→ **DATASET EXCERPT**:
__________

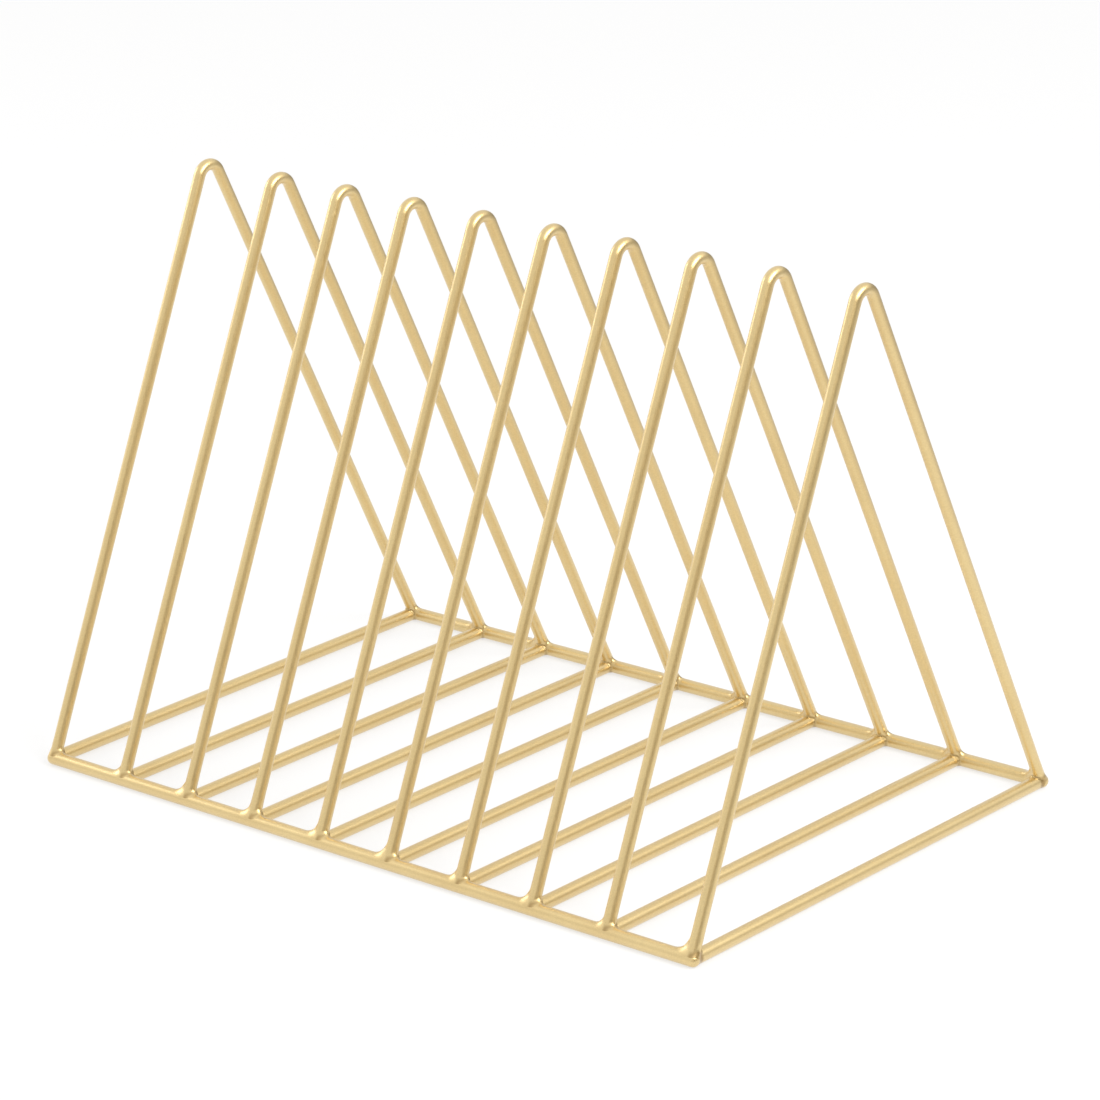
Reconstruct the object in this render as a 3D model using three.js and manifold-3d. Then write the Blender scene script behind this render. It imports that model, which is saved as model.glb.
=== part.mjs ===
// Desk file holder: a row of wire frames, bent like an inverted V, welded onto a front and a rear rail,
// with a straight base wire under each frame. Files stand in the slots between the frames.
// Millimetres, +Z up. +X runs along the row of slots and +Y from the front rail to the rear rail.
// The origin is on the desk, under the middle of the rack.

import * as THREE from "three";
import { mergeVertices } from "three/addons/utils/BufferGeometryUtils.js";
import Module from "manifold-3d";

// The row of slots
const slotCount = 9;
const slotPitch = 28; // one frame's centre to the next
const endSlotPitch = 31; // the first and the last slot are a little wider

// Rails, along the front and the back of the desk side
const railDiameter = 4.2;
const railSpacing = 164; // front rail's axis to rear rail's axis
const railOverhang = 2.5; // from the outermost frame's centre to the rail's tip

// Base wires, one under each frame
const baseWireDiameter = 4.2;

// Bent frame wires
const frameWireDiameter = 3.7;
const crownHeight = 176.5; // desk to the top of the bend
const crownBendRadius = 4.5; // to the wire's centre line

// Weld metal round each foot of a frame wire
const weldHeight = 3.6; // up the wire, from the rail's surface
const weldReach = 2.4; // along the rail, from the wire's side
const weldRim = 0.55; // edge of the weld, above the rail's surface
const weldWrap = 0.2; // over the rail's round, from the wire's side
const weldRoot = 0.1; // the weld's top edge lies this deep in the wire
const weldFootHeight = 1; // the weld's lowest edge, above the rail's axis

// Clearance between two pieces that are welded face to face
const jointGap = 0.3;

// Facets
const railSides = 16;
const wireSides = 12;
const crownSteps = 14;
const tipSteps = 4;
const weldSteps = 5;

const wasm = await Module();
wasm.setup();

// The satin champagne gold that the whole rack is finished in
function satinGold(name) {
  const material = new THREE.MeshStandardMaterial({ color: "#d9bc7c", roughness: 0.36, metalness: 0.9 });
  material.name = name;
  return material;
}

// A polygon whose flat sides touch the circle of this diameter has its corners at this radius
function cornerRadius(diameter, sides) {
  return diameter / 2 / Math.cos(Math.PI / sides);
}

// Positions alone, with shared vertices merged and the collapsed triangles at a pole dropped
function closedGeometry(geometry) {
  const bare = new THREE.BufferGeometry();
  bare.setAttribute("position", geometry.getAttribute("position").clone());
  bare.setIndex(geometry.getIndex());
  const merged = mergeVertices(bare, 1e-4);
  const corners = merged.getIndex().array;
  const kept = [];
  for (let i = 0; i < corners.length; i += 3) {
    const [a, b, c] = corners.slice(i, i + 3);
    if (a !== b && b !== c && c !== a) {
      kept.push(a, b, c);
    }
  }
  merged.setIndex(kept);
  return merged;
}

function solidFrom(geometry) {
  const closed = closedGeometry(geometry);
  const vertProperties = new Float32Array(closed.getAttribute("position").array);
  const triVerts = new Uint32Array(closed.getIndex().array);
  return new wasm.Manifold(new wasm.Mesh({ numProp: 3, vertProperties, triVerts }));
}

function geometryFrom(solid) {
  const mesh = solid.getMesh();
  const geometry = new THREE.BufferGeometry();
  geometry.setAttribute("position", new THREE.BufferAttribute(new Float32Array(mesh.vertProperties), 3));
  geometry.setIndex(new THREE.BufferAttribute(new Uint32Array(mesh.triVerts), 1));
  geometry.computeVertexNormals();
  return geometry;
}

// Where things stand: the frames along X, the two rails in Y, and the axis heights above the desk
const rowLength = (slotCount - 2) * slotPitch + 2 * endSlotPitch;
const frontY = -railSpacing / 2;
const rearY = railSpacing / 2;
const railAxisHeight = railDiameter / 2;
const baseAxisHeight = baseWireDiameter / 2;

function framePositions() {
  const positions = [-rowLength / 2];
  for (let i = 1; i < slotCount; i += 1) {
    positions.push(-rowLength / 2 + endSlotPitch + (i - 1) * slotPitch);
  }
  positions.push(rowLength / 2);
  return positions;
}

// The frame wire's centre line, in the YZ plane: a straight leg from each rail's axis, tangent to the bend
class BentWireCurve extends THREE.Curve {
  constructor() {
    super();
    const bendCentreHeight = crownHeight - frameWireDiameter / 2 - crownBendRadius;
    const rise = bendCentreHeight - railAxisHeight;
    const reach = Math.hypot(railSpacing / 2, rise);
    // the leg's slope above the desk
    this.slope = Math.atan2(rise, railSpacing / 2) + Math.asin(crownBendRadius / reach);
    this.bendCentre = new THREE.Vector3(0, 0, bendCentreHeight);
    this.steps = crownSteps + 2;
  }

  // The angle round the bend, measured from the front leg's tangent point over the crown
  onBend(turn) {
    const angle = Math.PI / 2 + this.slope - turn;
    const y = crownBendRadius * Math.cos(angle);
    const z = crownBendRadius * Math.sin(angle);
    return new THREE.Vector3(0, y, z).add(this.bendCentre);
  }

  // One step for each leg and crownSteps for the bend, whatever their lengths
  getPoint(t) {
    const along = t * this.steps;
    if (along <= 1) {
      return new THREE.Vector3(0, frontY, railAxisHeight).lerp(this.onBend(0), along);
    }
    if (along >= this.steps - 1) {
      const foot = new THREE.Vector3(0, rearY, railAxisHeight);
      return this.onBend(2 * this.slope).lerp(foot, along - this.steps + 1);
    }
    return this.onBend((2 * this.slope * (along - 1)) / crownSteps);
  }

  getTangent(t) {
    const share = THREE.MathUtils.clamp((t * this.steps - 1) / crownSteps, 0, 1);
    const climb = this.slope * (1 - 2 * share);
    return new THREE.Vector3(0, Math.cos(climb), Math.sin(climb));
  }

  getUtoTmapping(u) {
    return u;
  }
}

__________

→ **REQUIREMENT**: Return the whole listing exactly, with every line included.

→ **THE COMPLETED TASK**:
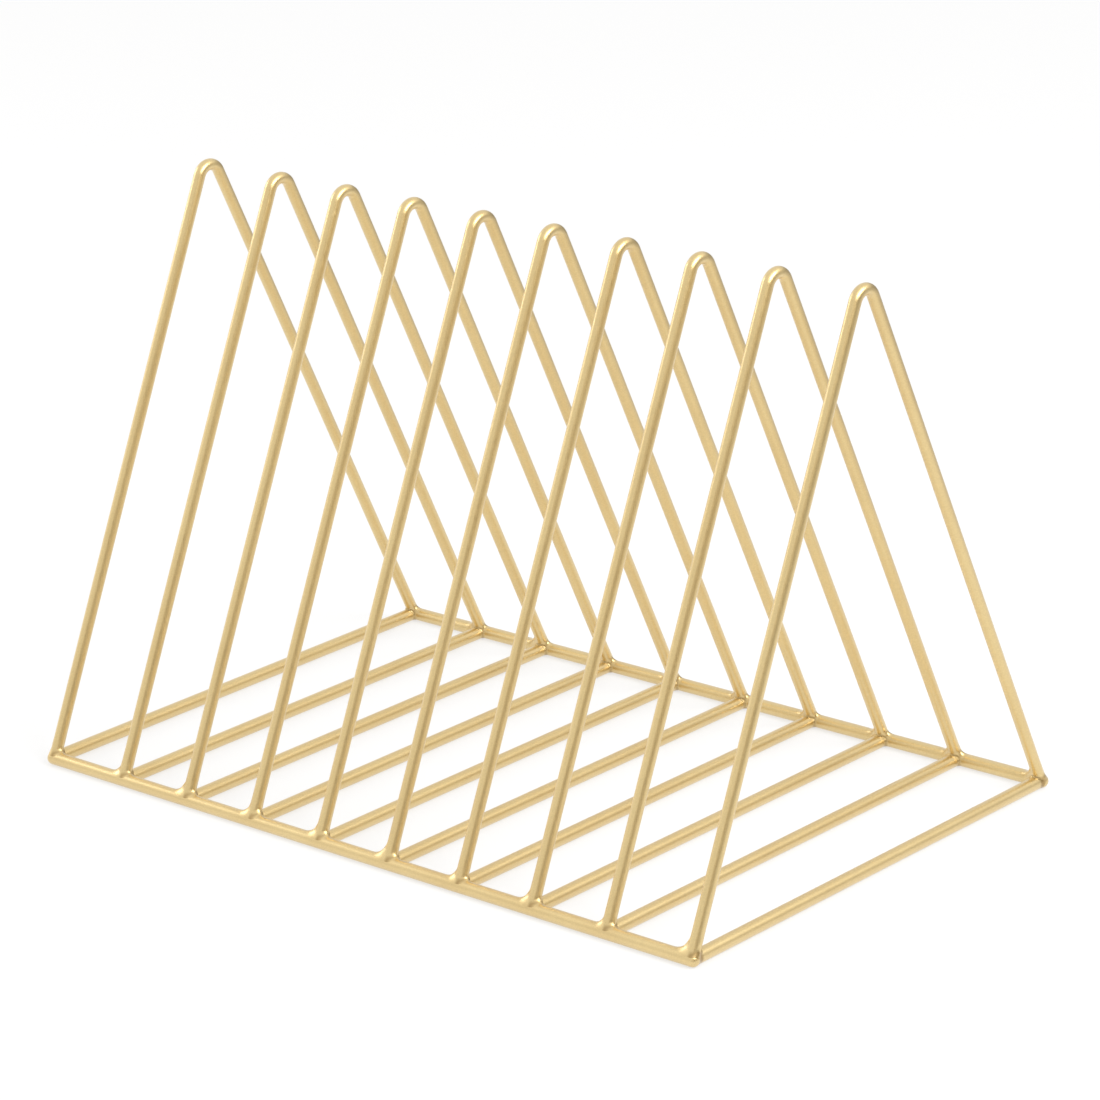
Reconstruct the object in this render as a 3D model using three.js and manifold-3d. Then write the Blender scene script behind this render. It imports that model, which is saved as model.glb.
=== part.mjs ===
// Desk file holder: a row of wire frames, bent like an inverted V, welded onto a front and a rear rail,
// with a straight base wire under each frame. Files stand in the slots between the frames.
// Millimetres, +Z up. +X runs along the row of slots and +Y from the front rail to the rear rail.
// The origin is on the desk, under the middle of the rack.

import * as THREE from "three";
import { mergeVertices } from "three/addons/utils/BufferGeometryUtils.js";
import Module from "manifold-3d";

// The row of slots
const slotCount = 9;
const slotPitch = 28; // one frame's centre to the next
const endSlotPitch = 31; // the first and the last slot are a little wider

// Rails, along the front and the back of the desk side
const railDiameter = 4.2;
const railSpacing = 164; // front rail's axis to rear rail's axis
const railOverhang = 2.5; // from the outermost frame's centre to the rail's tip

// Base wires, one under each frame
const baseWireDiameter = 4.2;

// Bent frame wires
const frameWireDiameter = 3.7;
const crownHeight = 176.5; // desk to the top of the bend
const crownBendRadius = 4.5; // to the wire's centre line

// Weld metal round each foot of a frame wire
const weldHeight = 3.6; // up the wire, from the rail's surface
const weldReach = 2.4; // along the rail, from the wire's side
const weldRim = 0.55; // edge of the weld, above the rail's surface
const weldWrap = 0.2; // over the rail's round, from the wire's side
const weldRoot = 0.1; // the weld's top edge lies this deep in the wire
const weldFootHeight = 1; // the weld's lowest edge, above the rail's axis

// Clearance between two pieces that are welded face to face
const jointGap = 0.3;

// Facets
const railSides = 16;
const wireSides = 12;
const crownSteps = 14;
const tipSteps = 4;
const weldSteps = 5;

const wasm = await Module();
wasm.setup();

// The satin champagne gold that the whole rack is finished in
function satinGold(name) {
  const material = new THREE.MeshStandardMaterial({ color: "#d9bc7c", roughness: 0.36, metalness: 0.9 });
  material.name = name;
  return material;
}

// A polygon whose flat sides touch the circle of this diameter has its corners at this radius
function cornerRadius(diameter, sides) {
  return diameter / 2 / Math.cos(Math.PI / sides);
}

// Positions alone, with shared vertices merged and the collapsed triangles at a pole dropped
function closedGeometry(geometry) {
  const bare = new THREE.BufferGeometry();
  bare.setAttribute("position", geometry.getAttribute("position").clone());
  bare.setIndex(geometry.getIndex());
  const merged = mergeVertices(bare, 1e-4);
  const corners = merged.getIndex().array;
  const kept = [];
  for (let i = 0; i < corners.length; i += 3) {
    const [a, b, c] = corners.slice(i, i + 3);
    if (a !== b && b !== c && c !== a) {
      kept.push(a, b, c);
    }
  }
  merged.setIndex(kept);
  return merged;
}

function solidFrom(geometry) {
  const closed = closedGeometry(geometry);
  const vertProperties = new Float32Array(closed.getAttribute("position").array);
  const triVerts = new Uint32Array(closed.getIndex().array);
  return new wasm.Manifold(new wasm.Mesh({ numProp: 3, vertProperties, triVerts }));
}

function geometryFrom(solid) {
  const mesh = solid.getMesh();
  const geometry = new THREE.BufferGeometry();
  geometry.setAttribute("position", new THREE.BufferAttribute(new Float32Array(mesh.vertProperties), 3));
  geometry.setIndex(new THREE.BufferAttribute(new Uint32Array(mesh.triVerts), 1));
  geometry.computeVertexNormals();
  return geometry;
}

// Where things stand: the frames along X, the two rails in Y, and the axis heights above the desk
const rowLength = (slotCount - 2) * slotPitch + 2 * endSlotPitch;
const frontY = -railSpacing / 2;
const rearY = railSpacing / 2;
const railAxisHeight = railDiameter / 2;
const baseAxisHeight = baseWireDiameter / 2;

function framePositions() {
  const positions = [-rowLength / 2];
  for (let i = 1; i < slotCount; i += 1) {
    positions.push(-rowLength / 2 + endSlotPitch + (i - 1) * slotPitch);
  }
  positions.push(rowLength / 2);
  return positions;
}

// The frame wire's centre line, in the YZ plane: a straight leg from each rail's axis, tangent to the bend
class BentWireCurve extends THREE.Curve {
  constructor() {
    super();
    const bendCentreHeight = crownHeight - frameWireDiameter / 2 - crownBendRadius;
    const rise = bendCentreHeight - railAxisHeight;
    const reach = Math.hypot(railSpacing / 2, rise);
    // the leg's slope above the desk
    this.slope = Math.atan2(rise, railSpacing / 2) + Math.asin(crownBendRadius / reach);
    this.bendCentre = new THREE.Vector3(0, 0, bendCentreHeight);
    this.steps = crownSteps + 2;
  }

  // The angle round the bend, measured from the front leg's tangent point over the crown
  onBend(turn) {
    const angle = Math.PI / 2 + this.slope - turn;
    const y = crownBendRadius * Math.cos(angle);
    const z = crownBendRadius * Math.sin(angle);
    return new THREE.Vector3(0, y, z).add(this.bendCentre);
  }

  // One step for each leg and crownSteps for the bend, whatever their lengths
  getPoint(t) {
    const along = t * this.steps;
    if (along <= 1) {
      return new THREE.Vector3(0, frontY, railAxisHeight).lerp(this.onBend(0), along);
    }
    if (along >= this.steps - 1) {
      const foot = new THREE.Vector3(0, rearY, railAxisHeight);
      return this.onBend(2 * this.slope).lerp(foot, along - this.steps + 1);
    }
    return this.onBend((2 * this.slope * (along - 1)) / crownSteps);
  }

  getTangent(t) {
    const share = THREE.MathUtils.clamp((t * this.steps - 1) / crownSteps, 0, 1);
    const climb = this.slope * (1 - 2 * share);
    return new THREE.Vector3(0, Math.cos(climb), Math.sin(climb));
  }

  getUtoTmapping(u) {
    return u;
  }
}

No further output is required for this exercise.